» Problem to work on: Go through the material below and copy each line where the word "bodies" appears.

--

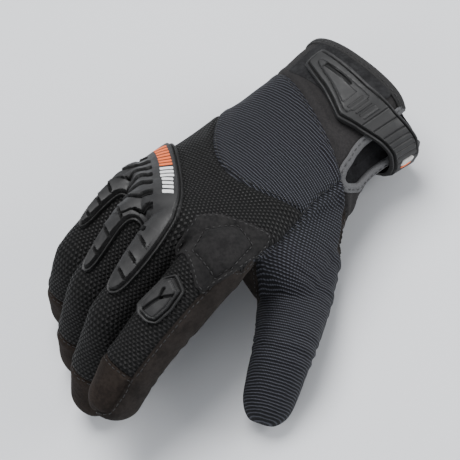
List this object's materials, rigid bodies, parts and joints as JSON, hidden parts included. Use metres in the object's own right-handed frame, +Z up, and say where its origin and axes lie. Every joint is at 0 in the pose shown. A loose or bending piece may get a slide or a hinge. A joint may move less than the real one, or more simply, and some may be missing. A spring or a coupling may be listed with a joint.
{
  "type": "riding glove",
  "caption": "Short-cuff right-hand riding glove with moulded knuckle guard, jointed fingers and thumb, notched cuff and hook-and-loop closing strap.",
  "frame": {"origin": "middle of the footprint on the ground, under the glove as it lies palm down", "axes": "+Y along the hand toward the fingertips, +Z up out of the back of the hand, thumb on the -X side (right hand)"},
  "size_m": [0.1424, 0.231, 0.089],
  "materials": {
    "rib_knit": "black ribbed stretch knit with pale rib lines",
    "air_mesh": "black knitted air mesh with rows of small oval holes",
    "suede": "brown-black synthetic suede with a short nap",
    "web_suede": "grey-black synthetic suede",
    "foam": "dark foam padding",
    "guard_rubber": "semi-gloss moulded thermoplastic rubber",
    "strap_rubber": "satin moulded thermoplastic rubber",
    "neoprene": "smooth dark neoprene with a fine jersey face",
    "binding_tape": "grey woven binding tape",
    "orange_print": "raised orange rubber print",
    "white_print": "raised white rubber print",
    "woven_label": "plain woven label",
    "elastic": "gathered black elastic",
    "hook_and_loop": "black hook and loop tape",
    "lining": "thin black brushed lining"
  },
  "bodies": {
    "hand": {"back_rib_panel": "rib_knit", "back_mesh_panel": "air_mesh", "palm_panel": "suede", "thumb_base_rib": "rib_knit", "thumb_base_palm": "suede", "web_patch": "web_suede", "web_foam": "foam", "palm_patch": "suede", "heel_pad": "suede", "heel_pad_foam": "foam", "knuckle_foam": "foam", "knuckle_guard": "guard_rubber", "guard_stripe_orange": "orange_print", "guard_stripe_white": "white_print", "cuff_back_panel": "neoprene", "cuff_palm_panel": "suede", "cuff_binding": "binding_tape", "notch_binding": "binding_tape", "wrist_elastic": "elastic", "loop_patch": "hook_and_loop", "back_lining": "lining", "palm_lining": "lining", "care_label": "woven_label", "strap_root": "neoprene", "strap_label": "woven_label"},
    "strap_middle": {"strap_band": "neoprene", "strap_band_grip": "strap_rubber"},
    "strap_end": {"strap_tip": "neoprene", "strap_tip_grip": "strap_rubber", "hook_patch": "hook_and_loop"},
    "thumb_root": {"thumb_root_back": "rib_knit", "thumb_root_palm": "suede"},
    "thumb_tip": {"thumb_tip_back": "rib_knit", "thumb_tip_palm": "suede"},
    "index_root": {"index_root_back": "air_mesh", "index_root_palm": "suede", "index_guard": "guard_rubber"},
    "index_middle": {"index_mid_back": "air_mesh", "index_mid_palm": "suede"},
    "index_tip": {"index_tip_back": "suede", "index_tip_palm": "suede"},
    "middle_root": {"middle_root_back": "air_mesh", "middle_root_palm": "suede", "middle_prong": "guard_rubber"},
    "middle_middle": {"middle_mid_back": "air_mesh", "middle_mid_palm": "suede"},
    "middle_tip": {"middle_tip": "suede"},
    "ring_root": {"ring_root_back": "air_mesh", "ring_root_palm": "suede", "ring_prong": "guard_rubber"},
    "ring_middle": {"ring_mid_back": "air_mesh", "ring_mid_palm": "suede"},
    "ring_tip": {"ring_tip": "suede"},
    "little_root": {"little_root_back": "air_mesh", "little_root_palm": "suede", "little_prong": "guard_rubber"},
    "little_middle": {"little_mid_back": "air_mesh", "little_mid_palm": "suede"},
    "little_tip": {"little_tip": "suede"}
  },
  "joints": [
    {"name": "index_knuckle", "type": "hinge", "parent": "hand", "child": "index_root", "pos_m": [-0.01498, 0.02572, 0.07103], "axis": [-1, 0, 0], "range_deg": [-26, 42]},
    {"name": "index_middle_joint", "type": "hinge", "parent": "index_root", "child": "index_middle", "pos_m": [-0.01498, 0.06348, 0.06127], "axis": [-1, 0, 0], "range_deg": [-6, 50]},
    {"name": "index_end_joint", "type": "hinge", "parent": "index_middle", "child": "index_tip", "pos_m": [-0.01498, 0.08674, 0.05211], "axis": [-1, 0, 0], "range_deg": [-12, 30]},
    {"name": "middle_knuckle", "type": "hinge", "parent": "hand", "child": "middle_root", "pos_m": [0.00952, 0.02766, 0.06854], "axis": [-1, 0, 0], "range_deg": [-26, 42]},
    {"name": "middle_middle_joint", "type": "hinge", "parent": "middle_root", "child": "middle_middle", "pos_m": [0.00952, 0.07584, 0.05518], "axis": [-1, 0, 0], "range_deg": [-30, 50]},
    {"name": "middle_end_joint", "type": "hinge", "parent": "middle_middle", "child": "middle_tip", "pos_m": [0.00952, 0.09638, 0.03196], "axis": [-1, 0, 0], "range_deg": [-12, 30]},
    {"name": "ring_knuckle", "type": "hinge", "parent": "hand", "child": "ring_root", "pos_m": [0.03402, 0.02684, 0.06188], "axis": [-1, 0, 0], "range_deg": [-26, 42]},
    {"name": "ring_middle_joint", "type": "hinge", "parent": "ring_root", "child": "ring_middle", "pos_m": [0.03402, 0.0719, 0.04853], "axis": [-1, 0, 0], "range_deg": [-30, 50]},
    {"name": "ring_end_joint", "type": "hinge", "parent": "ring_middle", "child": "ring_tip", "pos_m": [0.03402, 0.08871, 0.0274], "axis": [-1, 0, 0], "range_deg": [-12, 30]},
    {"name": "little_knuckle", "type": "hinge", "parent": "hand", "child": "little_root", "pos_m": [0.05852, 0.02236, 0.04757], "axis": [-1, 0, 0], "range_deg": [-26, 42]},
    {"name": "little_middle_joint", "type": "hinge", "parent": "little_root", "child": "little_middle", "pos_m": [0.05852, 0.06499, 0.04195], "axis": [-1, 0, 0], "range_deg": [-30, 50]},
    {"name": "little_end_joint", "type": "hinge", "parent": "little_middle", "child": "little_tip", "pos_m": [0.05852, 0.07748, 0.02507], "axis": [-1, 0, 0], "range_deg": [-12, 30]},
    {"name": "thumb_knuckle", "type": "hinge", "parent": "hand", "child": "thumb_root", "pos_m": [-0.03123, 0.00042, 0.01964], "axis": [-0.7389, -0.51, -0.4404], "range_deg": [-15, 25]},
    {"name": "thumb_end_joint", "type": "hinge", "parent": "thumb_root", "child": "thumb_tip", "pos_m": [-0.05223, 0.02513, 0.02627], "axis": [-0.7389, -0.51, -0.4404], "range_deg": [-30, 35]},
    {"name": "strap_root_fold", "type": "hinge", "parent": "hand", "child": "strap_middle", "pos_m": [-0.01923, -0.08558, 0.01791], "axis": [-0.0806, -0.9615, -0.2629], "range_deg": [0, 95]},
    {"name": "strap_tip_fold", "type": "hinge", "parent": "strap_middle", "child": "strap_end", "pos_m": [-0.01206, -0.09066, 0.05468], "axis": [-0.0756, -0.9815, -0.1757], "range_deg": [0, 65]}
  ]
}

--

» Solution to this exercise:
List this object's materials, rigid bodies, parts and joints as JSON, hidden parts included. Use metres in the object's own right-handed frame, +Z up, and say where its origin and axes lie. Every joint is at 0 in the pose shown. A loose or bending piece may get a slide or a hinge. A joint may move less than the real one, or more simply, and some may be missing. A spring or a coupling may be listed with a joint.
  "bodies": {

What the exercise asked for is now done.